Setting Precedent, Judge Places Greater Onus on Cops in Drug Busts

Police will have to test suspected drugs before filing to extend the detention of suspects.

Israel Police

In a precedent-setting ruling, the Be’er Sheva Magistrate’s Court ordered the police to conduct preliminary tests of suspected drugs before asking to extend the detention of suspects in a drug possession cases.

Judge Amir Dadon ruled last week that in cases where a disagreement exists as to whether the substance seized is a dangerous drug, the police must use kits for the rapid and preliminary identification of such drugs as a basis for holding suspects.

Drug possession is one of the most common offenses in which the police ask to extend the suspect’s detention. In this specific case, the suspect was arrested with 35 grams of hashish and another substance, which was suspected to be a small amount of cocaine. The suspect denied it was cocaine and said it was just a harmless powder.

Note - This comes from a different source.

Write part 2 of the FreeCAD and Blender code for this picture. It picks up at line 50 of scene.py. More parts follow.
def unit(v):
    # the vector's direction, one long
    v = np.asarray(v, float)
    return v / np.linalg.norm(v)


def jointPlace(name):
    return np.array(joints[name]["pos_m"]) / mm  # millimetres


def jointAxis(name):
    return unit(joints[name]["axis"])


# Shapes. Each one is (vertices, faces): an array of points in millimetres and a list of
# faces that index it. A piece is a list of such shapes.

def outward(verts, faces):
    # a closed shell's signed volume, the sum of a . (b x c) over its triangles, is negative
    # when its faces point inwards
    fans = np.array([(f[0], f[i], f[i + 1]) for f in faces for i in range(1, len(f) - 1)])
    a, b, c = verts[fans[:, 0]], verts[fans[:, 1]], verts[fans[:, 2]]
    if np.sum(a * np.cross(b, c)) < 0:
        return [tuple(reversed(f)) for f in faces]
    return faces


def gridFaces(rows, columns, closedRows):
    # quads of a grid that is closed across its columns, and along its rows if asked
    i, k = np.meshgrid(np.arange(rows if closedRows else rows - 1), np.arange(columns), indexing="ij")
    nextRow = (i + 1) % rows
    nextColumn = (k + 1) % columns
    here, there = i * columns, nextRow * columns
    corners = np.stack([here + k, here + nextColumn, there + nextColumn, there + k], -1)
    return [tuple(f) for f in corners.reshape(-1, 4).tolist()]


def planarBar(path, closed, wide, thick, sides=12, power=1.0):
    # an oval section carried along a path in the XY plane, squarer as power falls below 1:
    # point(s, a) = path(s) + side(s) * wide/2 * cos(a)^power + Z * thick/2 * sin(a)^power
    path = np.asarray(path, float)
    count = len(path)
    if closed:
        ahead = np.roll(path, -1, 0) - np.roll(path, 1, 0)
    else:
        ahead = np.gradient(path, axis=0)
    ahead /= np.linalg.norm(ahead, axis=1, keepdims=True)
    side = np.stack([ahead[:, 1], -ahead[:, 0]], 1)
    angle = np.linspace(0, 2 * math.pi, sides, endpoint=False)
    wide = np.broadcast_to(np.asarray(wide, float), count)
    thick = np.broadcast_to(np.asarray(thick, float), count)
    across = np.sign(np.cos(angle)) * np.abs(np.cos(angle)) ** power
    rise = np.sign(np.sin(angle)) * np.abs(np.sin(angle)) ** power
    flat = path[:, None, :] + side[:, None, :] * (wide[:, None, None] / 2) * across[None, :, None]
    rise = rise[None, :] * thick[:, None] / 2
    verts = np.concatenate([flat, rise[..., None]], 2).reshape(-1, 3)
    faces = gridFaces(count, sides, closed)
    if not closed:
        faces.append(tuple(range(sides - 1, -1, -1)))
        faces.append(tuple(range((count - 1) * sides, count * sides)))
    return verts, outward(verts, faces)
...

The police came to the court hearing on extending his pretrial detention without any lab results stating it was a dangerous drug – and asked to remand the suspect until the results arrived. The police said they used to conduct preliminary tests, but they were problematic and are no longer used, and instead they wait for the official lab report. This is to prevent obstruction of justice or destruction of evidence, and the suspect may be a danger to the public too, the police noted.

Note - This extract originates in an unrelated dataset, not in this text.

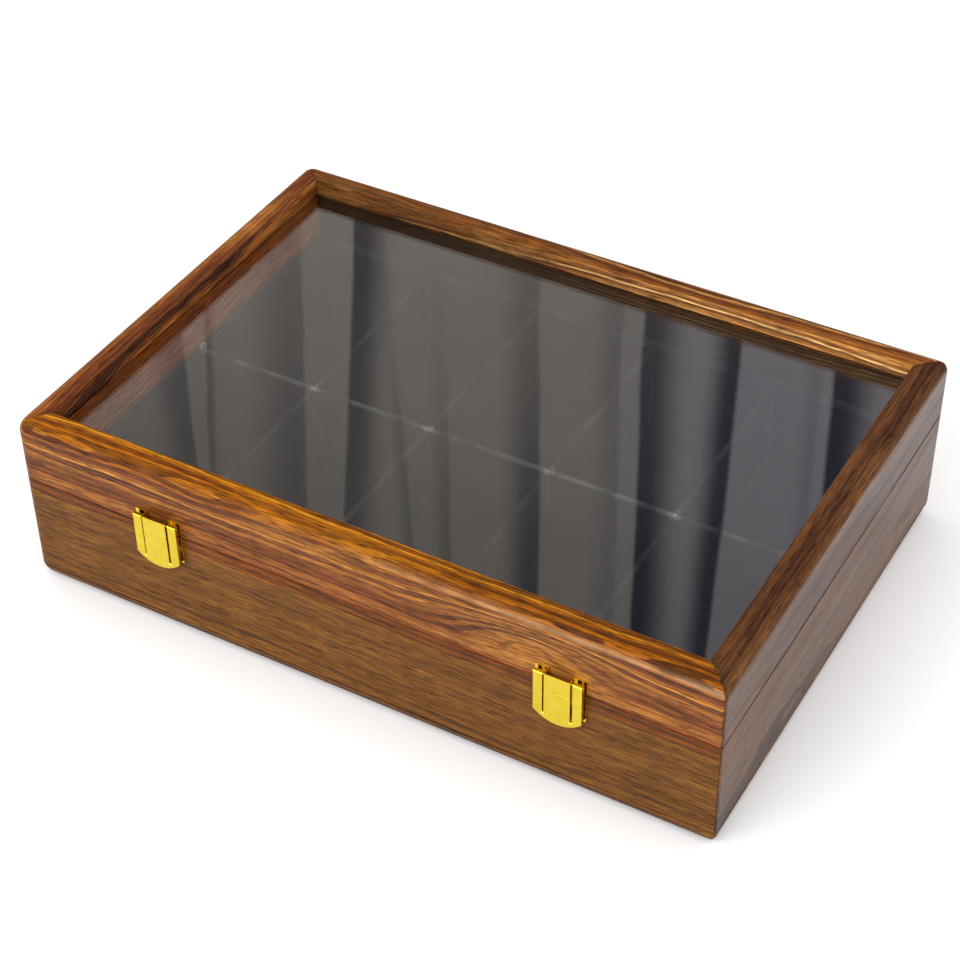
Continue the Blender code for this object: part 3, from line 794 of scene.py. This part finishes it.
def curtain_material():
    """Pale cloth in daylight, with the shades of its folds."""
    material = bpy.data.materials.new("curtain")
    material.use_nodes = True
    tree = material.node_tree
    tree.nodes.clear()
    place = object_position(tree)
    axes = split(tree, place)
    sway = calculate(tree, "SUBTRACT", noise_value(tree, place, (1.5, 1.5, 2.2)), 0.5)
    x = calculate(tree, "MULTIPLY_ADD", sway, 0.020, axes[0])
    colour = blend_colours(tree, smooth_step(tree, x, -1.0, -0.6), CURTAIN_WARM, CURTAIN_COOL)
    colour = scaled(tree, colour, smooth_step(tree, axes[2], 1.90, 2.42, low=1.0, high=0.84))
    for shape in CURTAIN_FOLDS:
        colour = blend_colours(tree, fold(tree, x, axes[2], *shape), colour, CURTAIN_DEEP)
    light = add_node(tree, "ShaderNodeEmission", {"Color": colour, "Strength": 1.0})
    output = add_node(tree, "ShaderNodeOutputMaterial")
    tree.links.new(light.outputs[0], output.inputs["Surface"])
    return material


def lights():
    """A pale sky all round, a large soft lamp before the case and a weaker one to its right."""
    world = bpy.data.worlds.new("studio")
    bpy.context.scene.world = world
    world.use_nodes = True
    world.node_tree.nodes["Background"].inputs["Color"].default_value = (1.0, 1.0, 1.0, 1.0)
    world.node_tree.nodes["Background"].inputs["Strength"].default_value = SKY
    for name, place, size, power in (("key", KEY_PLACE, KEY_SIZE, KEY_POWER),
                                     ("side", SIDE_PLACE, SIDE_SIZE, SIDE_POWER)):
        lamp = bpy.data.lights.new(name, "AREA")
        lamp.shape = "RECTANGLE"
        lamp.size, lamp.size_y = size
        lamp.energy = power
        light = bpy.data.objects.new(name, lamp)
        light.location = place
        light.rotation_euler = (CAMERA_TARGET - place).to_track_quat("-Z", "Y").to_euler()
        bpy.context.scene.collection.objects.link(light)


def camera():
    """The camera, turned about the place that it looks at."""
    lens = bpy.data.cameras.new("camera")
    lens.lens = LENS
    lens.sensor_width = SENSOR
    eye = bpy.data.objects.new("camera", lens)
    turn = (Matrix.Rotation(CAMERA_AZIMUTH, 4, "Z") @ Matrix.Rotation(math.pi / 2 - CAMERA_ELEVATION, 4, "X")
            @ Matrix.Rotation(CAMERA_ROLL, 4, "Z"))
    away = turn.to_3x3() @ Vector((0.0, 0.0, CAMERA_DISTANCE))
    eye.matrix_world = Matrix.Translation(CAMERA_TARGET + away) @ turn
    bpy.context.scene.collection.objects.link(eye)
    bpy.context.scene.camera = eye
    bpy.context.scene.view_settings.view_transform = "Standard"


camera()
finish_cad_parts()
black_velvet = velvet("black_velvet", (0.006, 0.006, 0.0073), (0.10, 0.095, 0.09),
                      top=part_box("long_divider")[1].z)
linings(black_velvet)
dividers(black_velvet, grey_card())
floor()
curtain()
lights()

The ruling will not help this suspect as he was ordered detained before the judge reached his decision, but Dadon has now ruled in principle on an issue that could affect most courts. in Israel cross the country. He ordered the police to begin using the kits within three months, and would apply to suspicions of heroin, morphine, amphetamines and cocaine, similar to the method used in Britain. It will not apply to marijuana possession.